Choosing the right polymer for flexible packaging
No polymer is universally better. The correct choice depends on what the line needs to do consistently.
When LDPE is the better fit
- Flexible packaging with sealing priority
- Variable line speeds
- Operations valuing stability over stiffness
LDPE supports predictable, forgiving production.
When HDPE makes sense
- Lightweight, rigid packaging
- Tight process control environments
- Applications prioritizing structure
HDPE rewards precision.
When LLDPE is appropriate
- Durability-focused packaging
- Controlled, high-discipline lines
- Consistent material sourcing
LLDPE balances strength and flexibility under the right conditions.
Scaling considerations
As production scales, tolerance for variability shrinks.
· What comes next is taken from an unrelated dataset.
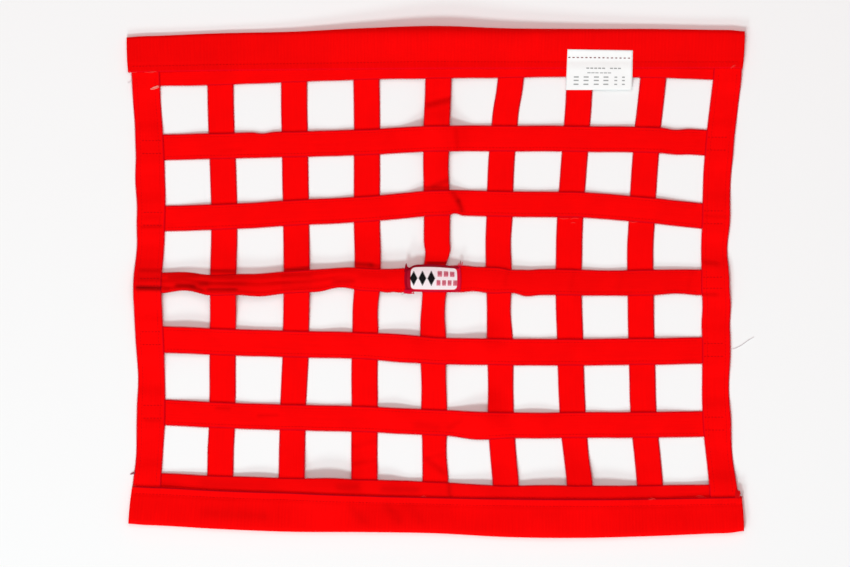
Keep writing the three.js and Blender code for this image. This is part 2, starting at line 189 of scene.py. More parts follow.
# Creases by the strap that they are in, or in all the straps that lie there: both ends in the
# photograph's pixels, reach, fall and shade. The cloth falls on the left hand of that run, by
# its fall in mm over its reach in mm, and its colour is darkened there by its shade, which is
# painted shade.
ALL = "all"
CREASES = {
    ALL: [
        (429, 105.5, 450, 100, 4, 2.2, 0.14), (424, 188, 449, 188, 2.2, 1.2, 0.32),
        (434, 186, 450, 180, 3.4, 1.4, 0.2),
    ],
    "row_1": [(455.5, 130, 457, 147, 3, 0.9, 0.05), (222, 152, 240, 150, 3, 0.5, 0.03)],
    "row_2": [(453, 193.5, 458, 201, 3.2, 1.2, 0.16), (458, 201, 461.5, 210, 2.5, 1, 0.32)],
    "row_3": [
        (404, 284, 440, 288, 3, 0.5, 0), (160, 279, 236, 283, 13, 0, 0.09),
        (236, 283, 310, 280, 12, 0, 0.03), (170, 277.5, 197, 276, 2.4, 0.7, 0.16),
        (178, 285.5, 194, 286, 3, 1.2, 0.36), (162, 287, 168, 288.5, 2.4, 0.6, 0.22),
        (192, 288, 202, 291, 2.2, 0.8, 0.2), (201, 284.5, 207, 284, 3, 0.8, 0.28),
        (212, 277.5, 233, 278, 2.2, 0.6, 0.08), (212, 283.5, 245, 284.5, 1.8, 0.6, 0.08),
        (209, 289.5, 236, 289.5, 1.7, 0.8, 0.42), (272, 284, 290, 283.5, 2.2, 0.6, 0.04),
        (284, 276.5, 310, 276, 3, 0.8, 0.1), (284, 283.5, 310, 283, 2.4, 0.6, 0.08),
        (283, 287.5, 309, 287, 1.8, 0.6, 0.08), (335, 281.5, 352, 281, 3, 1.2, 0.12),
        (362, 275, 384, 277, 4, 0.6, 0.05), (508, 270, 505, 284, 3, 0.6, 0.04),
        (574, 271, 571, 288, 3.5, 0.6, 0.04), (622, 272, 618, 288, 3.5, 0.5, 0.03),
        (692, 272, 688, 286, 3, 0.6, 0.04),
    ],
    "upright_1": [
        (141, 270.5, 162, 271, 2.4, 0.8, 0.2), (140, 280, 160, 279, 6, 0.3, 0.12),
        (140, 276, 162, 276, 12, 0, 0.06), (142, 279.5, 161, 279.5, 1.8, 0.5, 0.06),
        (138, 288, 162, 288.5, 2.4, 1.5, 0.7), (142, 227, 161, 226.5, 1.8, 0.8, 0.16),
        (143, 218, 160, 217, 2, 0.3, 0.03), (146, 420.3, 160, 420.6, 1.8, 0.4, 0.1),
    ],
    "upright_9": [
        (706, 263, 716, 264, 3.5, 1, 0.12), (703, 294.5, 716, 294.5, 2.2, 1, 0.14),
        (704, 216, 727, 217, 2, 0.6, 0.05),
    ],
    "upright_3": [(283, 270.5, 312, 268, 1.8, 0.5, 0.52)],
    "upright_4": [
        (353, 264, 371, 265.5, 2.8, 1, 0.4), (371, 265.5, 383, 267.5, 2.2, 0.6, 0.25),
        (352, 446, 374, 441, 4, 1, 0.04), (353, 464, 375, 460, 3.5, 0.8, 0.04),
    ],
    "upright_2": [(209, 271, 238, 271.5, 1.8, 0.5, 0.46)],
    "upright_5": [
        (427, 460, 443, 472, 4, 0.7, 0.1), (427, 458, 446, 454, 2.5, 0.5, 0.03),
        (428, 263.8, 447, 263.2, 1.7, 0.6, 0.62),
    ],
    "row_5": [
        (217, 408, 229, 408.6, 2, 0.5, 0.14), (259, 415.5, 277, 415, 2, 0.5, 0.1),
        (418, 425, 436, 428, 5, 0.3, 0.08), (450, 427, 460, 421, 4, 0.3, 0.08),
    ],
    "sleeve_foot": [
        (352, 508, 363, 520, 6, 0.4, 0.07), (387, 506, 398, 520, 6, 0.4, 0.08),
        (412, 507, 420, 520, 6, 0.4, 0.05), (205, 513, 262, 516, 6.5, 0.4, 0.08),
    ],
    "border_foot": [
        (205, 484, 262, 486, 6, 0.3, 0.08), (340, 487, 356, 487, 4.5, 0.4, 0.14),
        (384, 489, 416, 490, 4.5, 0.4, 0.14), (449, 484, 449.5, 497, 2.4, 0.8, 0.2),
    ],
}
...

Materials that require constant correction become limiting factors.
LDPE often scales more smoothly because its processing window absorbs normal variation.
Aligning material choice with operational reality
Material selection should reflect how the line actually operates, not how it is intended to operate. Lines with frequent changeovers, variable demand, or mixed operator experience benefit from more forgiving materials.
Choosing the right polymer reduces correction rather than increasing control burden.
Closing perspective: flexibility is as much operational as material
LDPE, HDPE, and LLDPE each serve important roles in flexible packaging, but they do so under different conditions. LDPE offers processing tolerance and sealing reliability. HDPE delivers structure at the cost of flexibility. LLDPE provides toughness but demands consistency.
Small material differences create large operational consequences because flexible packaging is cumulative and sensitive. Selecting the right polymer is not just a materials decision; it is a production strategy. When material behavior aligns with line reality, packaging operations stabilize, waste falls, and output becomes easier to manage.